DATA EXCERPT ->

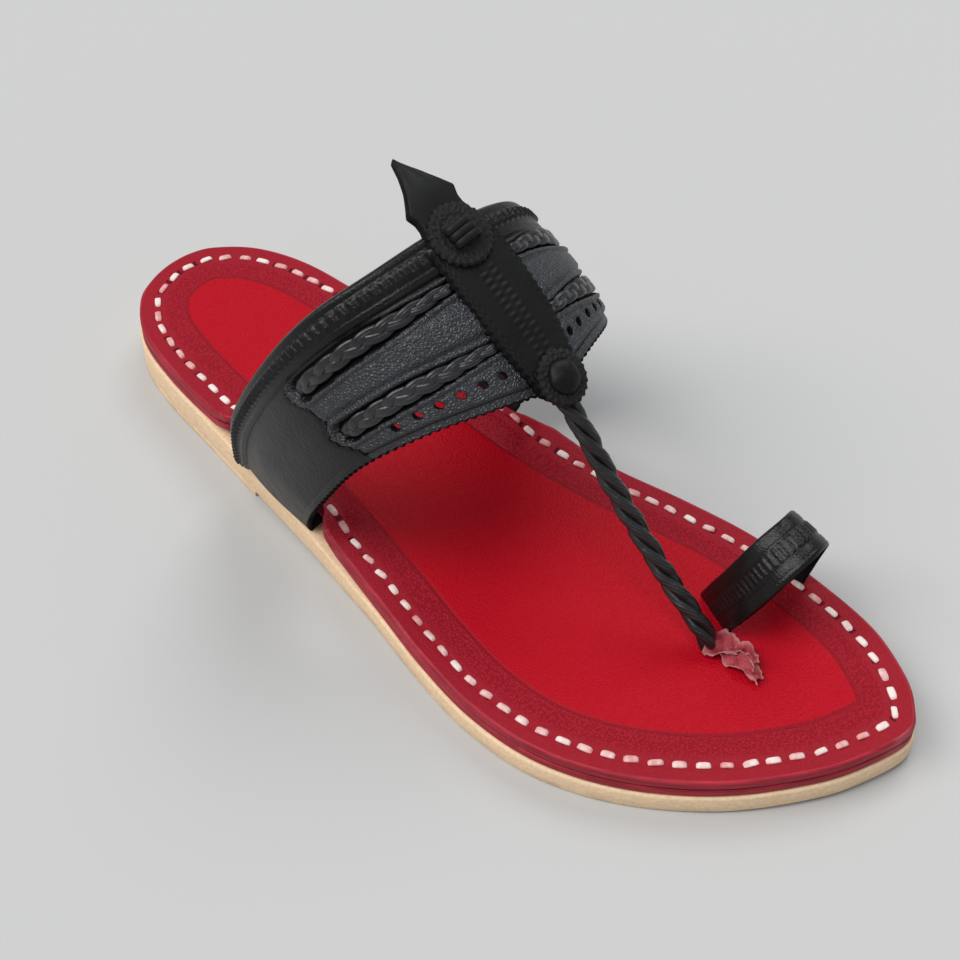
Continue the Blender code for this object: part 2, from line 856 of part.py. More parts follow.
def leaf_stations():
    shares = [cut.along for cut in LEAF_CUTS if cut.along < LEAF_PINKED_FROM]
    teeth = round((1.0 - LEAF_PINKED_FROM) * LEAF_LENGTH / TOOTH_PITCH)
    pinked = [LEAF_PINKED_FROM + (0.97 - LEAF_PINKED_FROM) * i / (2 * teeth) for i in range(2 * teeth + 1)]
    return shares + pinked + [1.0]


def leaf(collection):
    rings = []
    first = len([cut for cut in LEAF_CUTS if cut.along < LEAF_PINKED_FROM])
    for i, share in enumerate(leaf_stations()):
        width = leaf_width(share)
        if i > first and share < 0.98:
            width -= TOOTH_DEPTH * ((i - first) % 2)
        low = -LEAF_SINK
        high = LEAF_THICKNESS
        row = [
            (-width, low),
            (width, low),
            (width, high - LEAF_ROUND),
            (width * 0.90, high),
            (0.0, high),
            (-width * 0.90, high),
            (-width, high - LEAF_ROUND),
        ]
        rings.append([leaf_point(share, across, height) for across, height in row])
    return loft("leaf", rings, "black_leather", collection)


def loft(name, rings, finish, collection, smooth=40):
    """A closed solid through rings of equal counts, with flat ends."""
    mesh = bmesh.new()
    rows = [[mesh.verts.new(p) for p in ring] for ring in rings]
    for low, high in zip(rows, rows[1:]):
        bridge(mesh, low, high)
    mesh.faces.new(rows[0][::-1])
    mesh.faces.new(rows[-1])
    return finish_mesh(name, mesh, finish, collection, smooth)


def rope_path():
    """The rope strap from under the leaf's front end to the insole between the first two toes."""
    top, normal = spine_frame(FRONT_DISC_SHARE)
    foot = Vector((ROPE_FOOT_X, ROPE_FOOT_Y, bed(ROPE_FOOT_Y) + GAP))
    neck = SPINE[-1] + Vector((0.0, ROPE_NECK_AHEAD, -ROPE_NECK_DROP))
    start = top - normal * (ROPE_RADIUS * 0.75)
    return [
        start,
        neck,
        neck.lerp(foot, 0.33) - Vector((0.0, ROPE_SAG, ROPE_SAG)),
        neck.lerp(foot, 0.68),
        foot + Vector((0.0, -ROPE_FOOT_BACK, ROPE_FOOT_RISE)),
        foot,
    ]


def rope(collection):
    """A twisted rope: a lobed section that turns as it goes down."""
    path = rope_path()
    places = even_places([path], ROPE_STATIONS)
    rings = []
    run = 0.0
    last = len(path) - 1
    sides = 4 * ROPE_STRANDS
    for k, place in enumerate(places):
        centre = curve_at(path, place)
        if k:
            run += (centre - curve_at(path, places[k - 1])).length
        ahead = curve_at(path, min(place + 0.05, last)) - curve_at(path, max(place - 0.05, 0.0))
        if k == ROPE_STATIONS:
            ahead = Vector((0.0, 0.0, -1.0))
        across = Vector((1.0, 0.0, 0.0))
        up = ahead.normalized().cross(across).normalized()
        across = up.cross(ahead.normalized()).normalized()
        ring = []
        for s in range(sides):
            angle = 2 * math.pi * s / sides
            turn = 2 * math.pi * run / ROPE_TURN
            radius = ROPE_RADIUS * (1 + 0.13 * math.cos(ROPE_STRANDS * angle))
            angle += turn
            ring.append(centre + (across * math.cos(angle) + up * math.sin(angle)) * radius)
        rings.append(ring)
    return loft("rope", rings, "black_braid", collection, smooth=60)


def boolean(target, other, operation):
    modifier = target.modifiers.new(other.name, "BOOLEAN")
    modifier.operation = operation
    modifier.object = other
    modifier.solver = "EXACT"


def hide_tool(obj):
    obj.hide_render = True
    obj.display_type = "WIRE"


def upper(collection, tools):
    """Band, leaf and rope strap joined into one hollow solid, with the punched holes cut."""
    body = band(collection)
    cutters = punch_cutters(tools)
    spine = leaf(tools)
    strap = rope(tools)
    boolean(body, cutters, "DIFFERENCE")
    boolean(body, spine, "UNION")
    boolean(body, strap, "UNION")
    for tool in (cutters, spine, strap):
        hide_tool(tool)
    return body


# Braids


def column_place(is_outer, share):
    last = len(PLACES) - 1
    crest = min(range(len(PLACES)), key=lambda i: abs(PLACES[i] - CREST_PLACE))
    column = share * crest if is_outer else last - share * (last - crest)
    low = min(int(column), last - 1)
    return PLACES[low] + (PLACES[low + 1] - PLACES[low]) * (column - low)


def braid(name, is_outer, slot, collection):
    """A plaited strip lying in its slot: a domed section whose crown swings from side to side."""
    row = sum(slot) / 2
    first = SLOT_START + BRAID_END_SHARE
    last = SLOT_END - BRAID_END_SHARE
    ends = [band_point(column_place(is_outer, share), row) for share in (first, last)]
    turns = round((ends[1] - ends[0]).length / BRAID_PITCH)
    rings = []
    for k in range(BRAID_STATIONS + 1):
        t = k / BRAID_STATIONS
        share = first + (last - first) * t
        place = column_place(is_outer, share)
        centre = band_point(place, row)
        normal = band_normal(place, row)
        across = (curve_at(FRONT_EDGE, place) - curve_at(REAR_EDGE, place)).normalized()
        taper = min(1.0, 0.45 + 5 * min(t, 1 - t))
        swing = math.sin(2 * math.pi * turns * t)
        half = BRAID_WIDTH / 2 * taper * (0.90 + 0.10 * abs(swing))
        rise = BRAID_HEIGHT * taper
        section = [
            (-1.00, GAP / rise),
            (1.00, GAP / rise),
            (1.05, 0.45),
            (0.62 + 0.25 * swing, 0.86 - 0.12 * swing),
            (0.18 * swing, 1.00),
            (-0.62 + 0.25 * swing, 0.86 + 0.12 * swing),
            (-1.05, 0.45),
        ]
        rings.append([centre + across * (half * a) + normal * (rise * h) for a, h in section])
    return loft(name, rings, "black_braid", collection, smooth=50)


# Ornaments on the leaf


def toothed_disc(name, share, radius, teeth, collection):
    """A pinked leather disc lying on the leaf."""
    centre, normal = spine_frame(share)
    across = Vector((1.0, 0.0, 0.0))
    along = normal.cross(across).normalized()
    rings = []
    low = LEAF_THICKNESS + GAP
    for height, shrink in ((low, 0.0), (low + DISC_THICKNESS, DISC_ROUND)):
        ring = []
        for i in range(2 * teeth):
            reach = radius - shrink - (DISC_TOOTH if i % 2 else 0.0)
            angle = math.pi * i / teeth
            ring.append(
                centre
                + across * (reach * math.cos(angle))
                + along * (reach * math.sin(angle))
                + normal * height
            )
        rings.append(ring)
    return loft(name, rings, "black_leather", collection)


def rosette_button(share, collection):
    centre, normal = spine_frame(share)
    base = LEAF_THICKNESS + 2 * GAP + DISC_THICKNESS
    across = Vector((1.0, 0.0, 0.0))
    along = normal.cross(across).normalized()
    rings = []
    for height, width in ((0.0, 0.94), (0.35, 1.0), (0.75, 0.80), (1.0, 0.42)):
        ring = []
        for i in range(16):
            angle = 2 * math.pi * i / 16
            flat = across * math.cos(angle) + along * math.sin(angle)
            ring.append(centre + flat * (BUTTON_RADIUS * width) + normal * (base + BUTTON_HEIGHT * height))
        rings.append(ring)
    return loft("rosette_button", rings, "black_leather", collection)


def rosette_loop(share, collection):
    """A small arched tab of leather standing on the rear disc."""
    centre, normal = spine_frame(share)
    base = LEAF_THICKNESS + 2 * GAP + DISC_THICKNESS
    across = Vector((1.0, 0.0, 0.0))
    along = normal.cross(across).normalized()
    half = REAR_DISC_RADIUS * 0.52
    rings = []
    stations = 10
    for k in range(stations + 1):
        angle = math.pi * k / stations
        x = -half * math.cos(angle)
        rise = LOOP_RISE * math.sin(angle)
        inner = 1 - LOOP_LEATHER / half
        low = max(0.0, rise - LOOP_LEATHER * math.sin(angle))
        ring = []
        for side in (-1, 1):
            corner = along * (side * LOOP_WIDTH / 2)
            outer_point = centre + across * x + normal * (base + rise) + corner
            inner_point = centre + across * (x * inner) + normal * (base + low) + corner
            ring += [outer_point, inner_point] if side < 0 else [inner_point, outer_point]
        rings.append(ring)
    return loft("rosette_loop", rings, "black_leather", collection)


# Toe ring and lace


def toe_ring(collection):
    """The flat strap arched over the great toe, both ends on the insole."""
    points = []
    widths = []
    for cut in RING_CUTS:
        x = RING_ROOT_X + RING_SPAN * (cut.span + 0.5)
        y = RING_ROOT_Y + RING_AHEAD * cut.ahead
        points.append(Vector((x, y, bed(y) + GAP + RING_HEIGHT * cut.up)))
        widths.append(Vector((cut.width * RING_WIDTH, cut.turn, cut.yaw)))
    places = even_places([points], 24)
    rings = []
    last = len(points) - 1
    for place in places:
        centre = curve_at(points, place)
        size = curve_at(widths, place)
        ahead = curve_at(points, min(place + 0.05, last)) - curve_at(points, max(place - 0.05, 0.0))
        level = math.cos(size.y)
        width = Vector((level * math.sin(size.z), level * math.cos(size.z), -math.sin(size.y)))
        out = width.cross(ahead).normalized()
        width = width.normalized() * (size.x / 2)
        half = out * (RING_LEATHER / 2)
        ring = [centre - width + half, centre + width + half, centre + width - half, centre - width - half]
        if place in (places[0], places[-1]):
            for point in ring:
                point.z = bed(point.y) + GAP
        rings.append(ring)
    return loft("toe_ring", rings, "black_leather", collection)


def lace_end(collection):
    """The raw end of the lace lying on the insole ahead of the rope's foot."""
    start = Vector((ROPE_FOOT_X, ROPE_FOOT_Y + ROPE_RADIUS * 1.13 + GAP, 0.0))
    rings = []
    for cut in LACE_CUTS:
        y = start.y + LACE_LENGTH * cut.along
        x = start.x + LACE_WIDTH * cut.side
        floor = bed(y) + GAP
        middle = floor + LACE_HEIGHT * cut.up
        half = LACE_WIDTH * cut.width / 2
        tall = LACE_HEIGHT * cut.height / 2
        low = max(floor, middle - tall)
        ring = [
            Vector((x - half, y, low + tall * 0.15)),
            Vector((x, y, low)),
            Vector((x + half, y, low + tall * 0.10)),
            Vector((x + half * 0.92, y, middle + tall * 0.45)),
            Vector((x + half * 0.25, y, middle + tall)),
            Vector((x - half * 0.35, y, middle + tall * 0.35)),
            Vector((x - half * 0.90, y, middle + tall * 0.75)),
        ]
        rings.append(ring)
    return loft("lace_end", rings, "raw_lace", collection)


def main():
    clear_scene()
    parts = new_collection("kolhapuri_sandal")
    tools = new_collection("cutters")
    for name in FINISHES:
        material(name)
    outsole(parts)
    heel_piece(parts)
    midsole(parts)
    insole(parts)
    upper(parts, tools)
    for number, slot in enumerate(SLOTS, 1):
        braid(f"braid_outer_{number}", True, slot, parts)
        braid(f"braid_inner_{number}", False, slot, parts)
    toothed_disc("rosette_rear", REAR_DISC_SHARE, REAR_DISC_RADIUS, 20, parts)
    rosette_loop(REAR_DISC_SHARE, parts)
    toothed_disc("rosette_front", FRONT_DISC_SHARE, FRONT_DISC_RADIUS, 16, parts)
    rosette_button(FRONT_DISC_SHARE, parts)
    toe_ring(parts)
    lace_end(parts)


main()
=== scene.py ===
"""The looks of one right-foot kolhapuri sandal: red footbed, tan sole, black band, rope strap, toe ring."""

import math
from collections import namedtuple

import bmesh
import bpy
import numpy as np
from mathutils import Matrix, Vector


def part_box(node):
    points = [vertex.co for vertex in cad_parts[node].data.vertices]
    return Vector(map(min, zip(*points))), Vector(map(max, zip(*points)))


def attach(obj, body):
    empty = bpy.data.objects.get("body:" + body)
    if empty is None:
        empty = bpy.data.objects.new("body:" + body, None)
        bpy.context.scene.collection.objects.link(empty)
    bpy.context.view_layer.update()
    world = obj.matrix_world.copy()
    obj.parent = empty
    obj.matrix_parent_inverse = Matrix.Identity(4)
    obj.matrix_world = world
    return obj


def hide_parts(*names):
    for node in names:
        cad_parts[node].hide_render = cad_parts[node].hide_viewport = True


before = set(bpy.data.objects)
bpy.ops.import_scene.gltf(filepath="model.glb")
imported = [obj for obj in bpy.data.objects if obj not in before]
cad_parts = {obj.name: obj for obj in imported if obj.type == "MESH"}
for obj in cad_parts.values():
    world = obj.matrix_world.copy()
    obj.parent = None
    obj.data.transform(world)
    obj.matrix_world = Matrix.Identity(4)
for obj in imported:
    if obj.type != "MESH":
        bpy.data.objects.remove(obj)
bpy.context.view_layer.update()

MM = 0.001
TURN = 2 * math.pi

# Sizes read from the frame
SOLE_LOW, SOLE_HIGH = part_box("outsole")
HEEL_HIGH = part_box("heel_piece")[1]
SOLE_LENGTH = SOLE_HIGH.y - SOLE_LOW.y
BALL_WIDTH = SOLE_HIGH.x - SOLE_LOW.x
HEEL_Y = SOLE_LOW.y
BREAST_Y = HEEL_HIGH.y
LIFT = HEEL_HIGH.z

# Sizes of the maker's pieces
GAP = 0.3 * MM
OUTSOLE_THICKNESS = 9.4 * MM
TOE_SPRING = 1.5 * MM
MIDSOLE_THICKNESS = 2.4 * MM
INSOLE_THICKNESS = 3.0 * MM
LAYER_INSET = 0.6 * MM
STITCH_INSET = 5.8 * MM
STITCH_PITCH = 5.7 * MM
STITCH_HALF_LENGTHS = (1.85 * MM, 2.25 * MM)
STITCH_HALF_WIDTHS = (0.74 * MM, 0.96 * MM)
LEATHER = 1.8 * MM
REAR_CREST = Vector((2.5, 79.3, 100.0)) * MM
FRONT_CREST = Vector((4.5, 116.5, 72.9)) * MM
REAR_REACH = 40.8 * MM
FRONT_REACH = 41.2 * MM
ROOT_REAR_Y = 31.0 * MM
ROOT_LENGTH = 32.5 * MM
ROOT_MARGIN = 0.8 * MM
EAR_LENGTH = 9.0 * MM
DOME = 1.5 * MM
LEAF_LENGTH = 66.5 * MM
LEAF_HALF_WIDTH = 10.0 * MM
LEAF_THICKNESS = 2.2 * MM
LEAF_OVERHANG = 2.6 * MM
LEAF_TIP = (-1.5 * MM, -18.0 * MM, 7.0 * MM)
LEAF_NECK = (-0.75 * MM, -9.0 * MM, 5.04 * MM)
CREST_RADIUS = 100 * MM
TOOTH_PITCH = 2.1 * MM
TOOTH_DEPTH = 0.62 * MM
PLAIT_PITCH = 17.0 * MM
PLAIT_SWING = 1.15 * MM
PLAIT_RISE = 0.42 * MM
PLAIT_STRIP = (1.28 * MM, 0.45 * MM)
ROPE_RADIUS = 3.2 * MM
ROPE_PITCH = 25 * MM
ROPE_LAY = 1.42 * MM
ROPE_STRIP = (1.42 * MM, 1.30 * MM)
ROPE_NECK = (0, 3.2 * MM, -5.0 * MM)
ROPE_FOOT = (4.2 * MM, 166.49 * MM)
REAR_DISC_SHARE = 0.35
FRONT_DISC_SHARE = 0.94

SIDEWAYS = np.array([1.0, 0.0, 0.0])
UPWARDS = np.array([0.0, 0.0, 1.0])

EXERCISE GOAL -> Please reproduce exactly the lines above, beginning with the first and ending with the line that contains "return shares + pinked + [1.0]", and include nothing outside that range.

FINISHED ANSWER ->
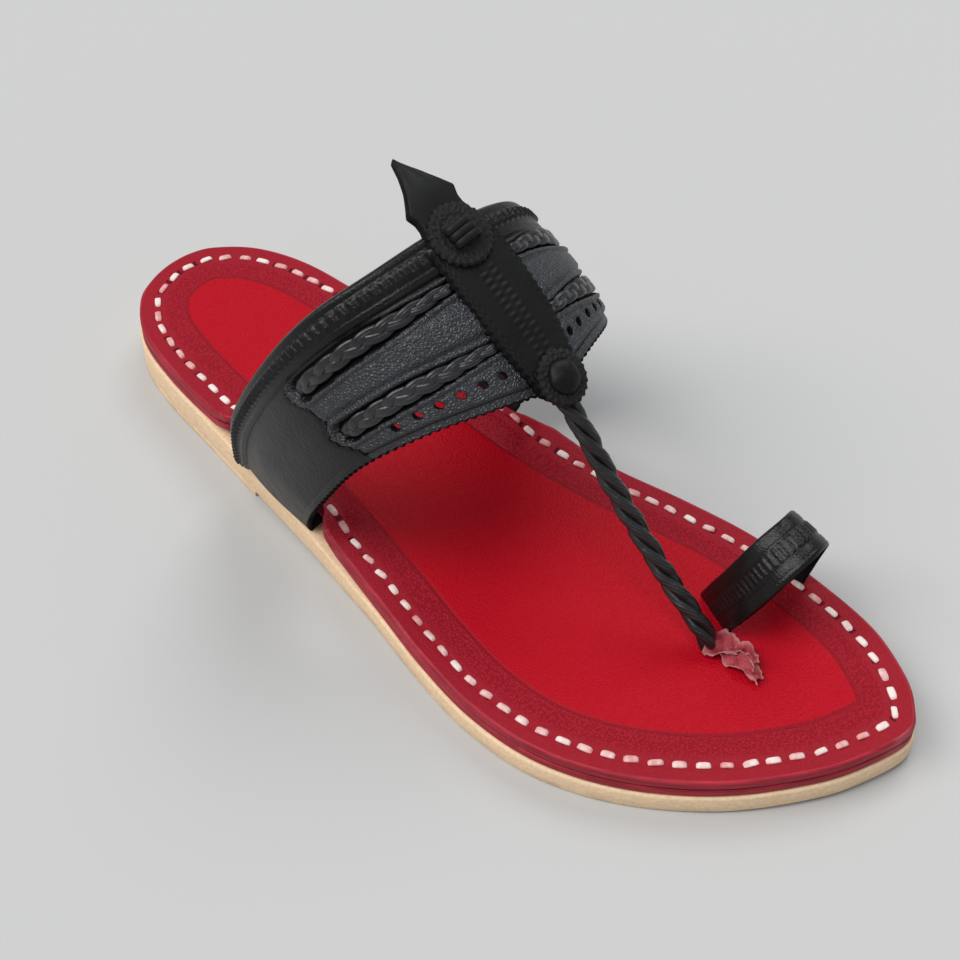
Continue the Blender code for this object: part 2, from line 856 of part.py. More parts follow.
def leaf_stations():
    shares = [cut.along for cut in LEAF_CUTS if cut.along < LEAF_PINKED_FROM]
    teeth = round((1.0 - LEAF_PINKED_FROM) * LEAF_LENGTH / TOOTH_PITCH)
    pinked = [LEAF_PINKED_FROM + (0.97 - LEAF_PINKED_FROM) * i / (2 * teeth) for i in range(2 * teeth + 1)]
    return shares + pinked + [1.0]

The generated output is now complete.